Zulip Chat Archive

Stream: general

Topic: finish vs tidy


Stuart Presnell (Feb 03 2022 at 13:57):

I was just trying to prove something involving a term n : ℕ+. I first tried hitting the problem with finish, which thought for a while and failed. Then I tried tidy?, which immediately found the solution cases n, refl. Why wouldn't finish be able to find this simple solution? Would it make sense to edit the finish tactic to add whatever cleverness tidy used in this case?

Stuart Presnell (Feb 03 2022 at 13:57):

For context (and in lieu of a #mwe), this was in proving factorization_equiv_apply in #11440.

Yaël Dillies (Feb 03 2022 at 13:58):

finish is being phased out, so the solution here is to not use it.

Stuart Presnell (Feb 03 2022 at 14:19):

Well, I suppose that's fair, and I wasn't intending to leave finish in the final version to PR into mathlib. But in the mean time it's still a useful tool to confirm that the thing I'm trying to prove is in fact true and that I haven't messed up somewhere. And presumably there will be a replacement for it in Lean 4 that will be based (at least to some extent) on whatever ends up being the most recent version of finish.

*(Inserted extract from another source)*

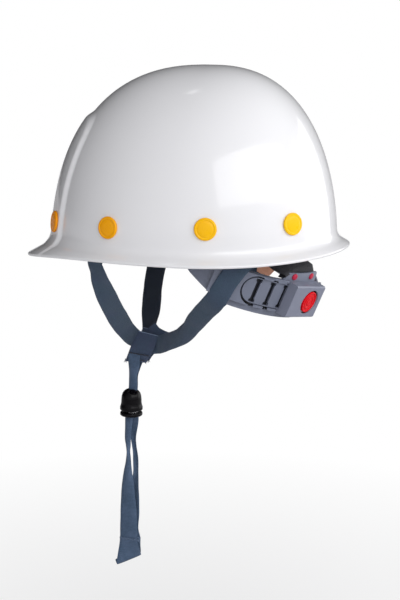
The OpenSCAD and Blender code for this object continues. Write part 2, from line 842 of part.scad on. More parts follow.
// Rear leg, over the nape arm and forward to the junction
rear_turn = 40;
chin_rear_route = [
  [[69, 83.5, -12], [-0.62, 0.73, -0.3]],
  [[79.6, 73, -19.2], [-0.5, 0.8, -0.33]],
  [[82.6, 66.4, -27], [-0.42, 0.84, -0.34]],
  [[86.2, 51.6, -39.8], [-0.35, 0.87, -0.35]],
  [[88, 41, -54], [-0.3, 0.84, -0.42]],
  [[74, 29, -66], [-0.3, 0.7, -0.6]],
  [[52, 9, -84], [-0.3, 0.7, -0.6]],
  [[30, -15, -100], [-0.35, 0.68, -0.58]],
  [[17, -34, -110], [-0.5, 0.65, -0.5]],
  [[11.6, -44, -115.2], [-0.67, 0.59, -0.44]],
  [[6.4, -50, -120.6], [-0.41, 0.78, -0.47]],
  [[4.9, -52, -125], [-0.14, 0.92, -0.36]]
];

// End of a leg on rivet i, turned on the rivet toward where the leg runs
function chin_lug(i, turn) =
  let (p = rivet_at(i), n = rivet_normal(i), head = clip_heading(i),
       level = [-head[1], head[0], 0], rise = cross(n, level),
       up = rise*cos(turn) + level*sin(turn),
       wide = level*cos(turn) - rise*sin(turn),
       mid = p - n*(chin_depth(i) + chin_t/2))
  [[mid + 7*up, wide], [mid - 9*up, wide]];

module chin_leg(i, turn, route) {
  color("steelblue")
  difference() {
    strap(concat(chin_lug(i, turn), route), chin_w, chin_t);
    at_rivet(i) cylinder(d = hole_d, h = 40, center = true);
  }
}

module chin_front_left() { chin_leg(1, 0, chin_front_route); }
module chin_rear_left() { chin_leg(3, rear_turn, chin_rear_route); }
module chin_front_right() { mirror([1, 0, 0]) chin_front_left(); }
module chin_rear_right() { mirror([1, 0, 0]) chin_rear_left(); }

// Folded webbing that joins both chin straps and carries the pull tapes
module chin_junction() {
  color("slateblue")
  rotate([90, 0, 90])
    translate([0, 0, -tab_half])
      linear_extrude(height = 2*tab_half)
        polygon([[-56, -106], [-37, -111], [-42, -123], [-48, tab_low],
                 [-67, tab_low], [-62, -120]]);
}

// One half of the tape pair; side is -1 for the front tape, 1 for the rear
module pull_tape(side) {
  color("steelblue")
  translate([0, tape_y, 0])
    intersection() {
      translate([-tape_t/2, side > 0 ? tape_gap/2 : -tape_gap/2 - tape_w,
                 tape_bottom])
        cube([tape_t, tape_w, tape_top - tape_bottom]);
      union() {
        translate([-tape_t, 0, tape_top - tape_round]) rotate([0, 90, 0])
          cylinder(r = tape_round, h = 2*tape_t);
        translate([-tape_t, -tape_round, tape_bottom - 1])
          cube([2*tape_t, 2*tape_round, tape_top - tape_round - tape_bottom + 1]);
      }
    }
}

module pull_tape_front() { pull_tape(-1); }
module pull_tape_rear() { pull_tape(1); }

// Sewn end of the tapes, rolled at the bottom
module tape_hem() {
  color("slateblue")
  translate([0, tape_y, tape_bottom - clear])
    difference() {
      union() {
        translate([-hem_t/2, -hem_w/2, -hem_h]) cube([hem_t, hem_w, hem_h]);
        translate([0, -hem_w/2, -hem_h]) rotate([-90, 0, 0])
          cylinder(d = hem_roll_d, h = hem_w);
      }
      translate([0, -hem_w/2 - 1, -hem_h]) rotate([-90, 0, 0])
        cylinder(d = 2.6, h = hem_w + 2);
    }
}

module lock_slot_cut() {
  cube([lock_slot[0], lock_slot[1], 120], center = true);
}

module lock_bell() {
  color("black")
  translate([0, tape_y, lock_top])
    difference() {
      rotate_extrude()
        polygon([[0, 0], [5.6, 0], [7, -1], [8, -2.8], [8.6, -5.5], [9, -11],
                 [9.4, -14.5], [10.1, -16.5], [10.1, -17.6],
                 [9.8, -bell_h], [0, -bell_h]]);
      translate([0, 0, -bell_h - 1])
        cylinder(r = bell_bore_r, h = bell_h - bell_roof + 1);
      lock_slot_cut();
    }
}

module lock_plug() {
  foot_top = lock_top - bell_h - plug_gap;
  color("black")
  translate([0, tape_y, foot_top])
    difference() {
      union() {
        rotate_extrude()
          polygon([[0, 0], [foot_r - 0.7, 0], [foot_r, -0.7],
                   [foot_r, -foot_h + 1.2], [foot_r - 1.2, -foot_h],
                   [0, -foot_h]]);
        cylinder(r = plug_r, h = plug_gap + plug_reach);
      }
      lock_slot_cut();
    }
}

module lock_spring() {
  color("silver")
  translate([0, tape_y, lock_top - bell_h - plug_gap + clear])
    coil((plug_r + bell_bore_r)/2, lock_wire, 6,
         bell_h + plug_gap - bell_roof - 2*clear);
}

shell();
shell_rivets();
rivet_washers();
hanger_clips();
headband();
headband_studs();
sweatband();
crown_strap_a();
crown_strap_b();
crown_strap_c();
crown_strap_d();
crown_pad();
cradle_strap_rear();
cradle_studs();
nape_arm_left();
nape_pad_left();
nape_band_right();
nape_pad_right();
adjuster_housing();
release_button();
latch_stirrup();
chin_front_left();
chin_rear_left();
chin_front_right();
chin_rear_right();
chin_junction();
pull_tape_front();
pull_tape_rear();
tape_hem();
lock_bell();
lock_plug();
lock_spring();
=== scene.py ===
from math import atan2, copysign, cos, degrees, exp, hypot, pi, radians, sin, sqrt, tan

import bpy
import numpy as np
from mathutils import Matrix, Vector


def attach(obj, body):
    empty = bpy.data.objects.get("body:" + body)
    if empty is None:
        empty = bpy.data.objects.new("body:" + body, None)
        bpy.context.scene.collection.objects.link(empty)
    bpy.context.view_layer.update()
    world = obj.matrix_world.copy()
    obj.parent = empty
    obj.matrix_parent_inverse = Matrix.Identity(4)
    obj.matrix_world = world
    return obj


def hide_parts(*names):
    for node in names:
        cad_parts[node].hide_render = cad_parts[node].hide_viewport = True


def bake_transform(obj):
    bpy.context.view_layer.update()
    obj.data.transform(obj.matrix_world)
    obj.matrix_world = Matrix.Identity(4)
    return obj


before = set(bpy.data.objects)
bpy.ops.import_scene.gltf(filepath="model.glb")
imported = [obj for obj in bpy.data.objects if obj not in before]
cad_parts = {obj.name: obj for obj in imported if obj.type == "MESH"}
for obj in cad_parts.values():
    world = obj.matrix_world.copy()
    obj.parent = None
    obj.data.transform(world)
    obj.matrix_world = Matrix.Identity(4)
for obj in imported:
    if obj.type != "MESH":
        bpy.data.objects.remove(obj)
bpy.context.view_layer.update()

# Lengths are in millimetres, as in the part's source. The places of the camera and the lamps,
# the floor, the cords and the grain of the materials are in metres.
MM = 0.001
SCENE = bpy.context.scene


# Camera at the photograph's place

CAMERA_PLACE = (1.1314, 0.3578, 0.1529)
CAMERA_RIGHT = (-0.304, 0.9525, 0.0175)
CAMERA_AHEAD = (-0.9366, -0.2955, -0.1883)
CAMERA_LENS = 83.79
SENSOR_WIDTH = 36


def add_object(name, data):
    made = bpy.data.objects.new(name, data)
    SCENE.collection.objects.link(made)
    return made


def unit(v):
    """A vector, or rows of vectors, at length 1."""
    v = np.asarray(v, float)
    return v/np.linalg.norm(v, axis=-1, keepdims=True)


def make_camera():
    right = unit(CAMERA_RIGHT)
    ahead = np.array(CAMERA_AHEAD)
    ahead = unit(ahead - right*ahead.dot(right))
    up = np.cross(right, ahead)
    data = bpy.data.cameras.new("camera")
    data.sensor_width = SENSOR_WIDTH
    data.lens = CAMERA_LENS
    data.clip_start = 0.01
    data.clip_end = 50
    camera = add_object("camera", data)
    turn = Matrix(np.column_stack((right, up, -ahead)).tolist()).to_4x4()
    camera.matrix_world = Matrix.Translation(CAMERA_PLACE) @ turn
    SCENE.camera = camera


make_camera()


# Small tools for meshes

def lerp(a, b, t):
    return a + (b - a)*t


def smooth(t):
    t = np.clip(t, 0, 1)
    return t*t*(3 - 2*t)


def shade_smooth(mesh, sharp=None):
    """Smooth faces, with edges kept sharp above an angle."""
    mesh.polygons.foreach_set("use_smooth", [True]*len(mesh.polygons))
    if sharp is not None:
        mesh.set_sharp_from_angle(angle=radians(sharp))


def make_object(name, points, faces, material, uv=None, sharp=None):
    """A mesh object from points in mm, with optional (u, v) in mm for each point."""
    mesh = bpy.data.meshes.new(name)
    mesh.from_pydata((np.asarray(points)*MM).tolist(), [], faces)
    mesh.validate()
    if uv is not None:
        layer = mesh.uv_layers.new(name="UVMap")
        corner = np.empty(len(mesh.loops), int)
        mesh.loops.foreach_get("vertex_index", corner)
        layer.data.foreach_set("uv", (np.asarray(uv)[corner]*MM).ravel())
    shade_smooth(mesh, sharp)
    mesh.materials.append(material)
    return add_object(name, mesh)


def grid_faces(rows, columns, wrap=True, base=0):
    """Quads between rows of points; wrap joins the last column to the first."""
    faces = []
    last = columns if wrap else columns - 1
    for r in range(rows - 1):
        for c in range(last):
            d = (c + 1) % columns
            a = base + r*columns
            b = a + columns
            faces.append((a + c, a + d, b + d, b + c))
    return faces


def turned(faces):
    """The same faces, looking the other way."""
    return [tuple(reversed(f)) for f in faces]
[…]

Johan Commelin (Feb 03 2022 at 14:22):

I don't know exactly what finish does, but it is in some sense much more specialized than tidy, I think.

Alex J. Best (Feb 03 2022 at 14:40):

Yes I think the role of finish and tidy is different enough that we shouldn't necessarily try to make them converge. Especially given that one of the main issues with these tactics is their runtine adding more work to finish seems like it might cause problems

Yaël Dillies (Feb 03 2022 at 14:40):

Stuart Presnell said:

And presumably there will be a replacement for it in Lean 4 that will be based (at least to some extent) on whatever ends up being the most recent version of finish.

That's the thing. It won't. But there will be indeed others that will replace it.

Kyle Miller (Feb 03 2022 at 18:08):

My limited understanding is that finish searches for a proof using @[ematch] lemmas -- it's supposed to be an SMT solver tactic.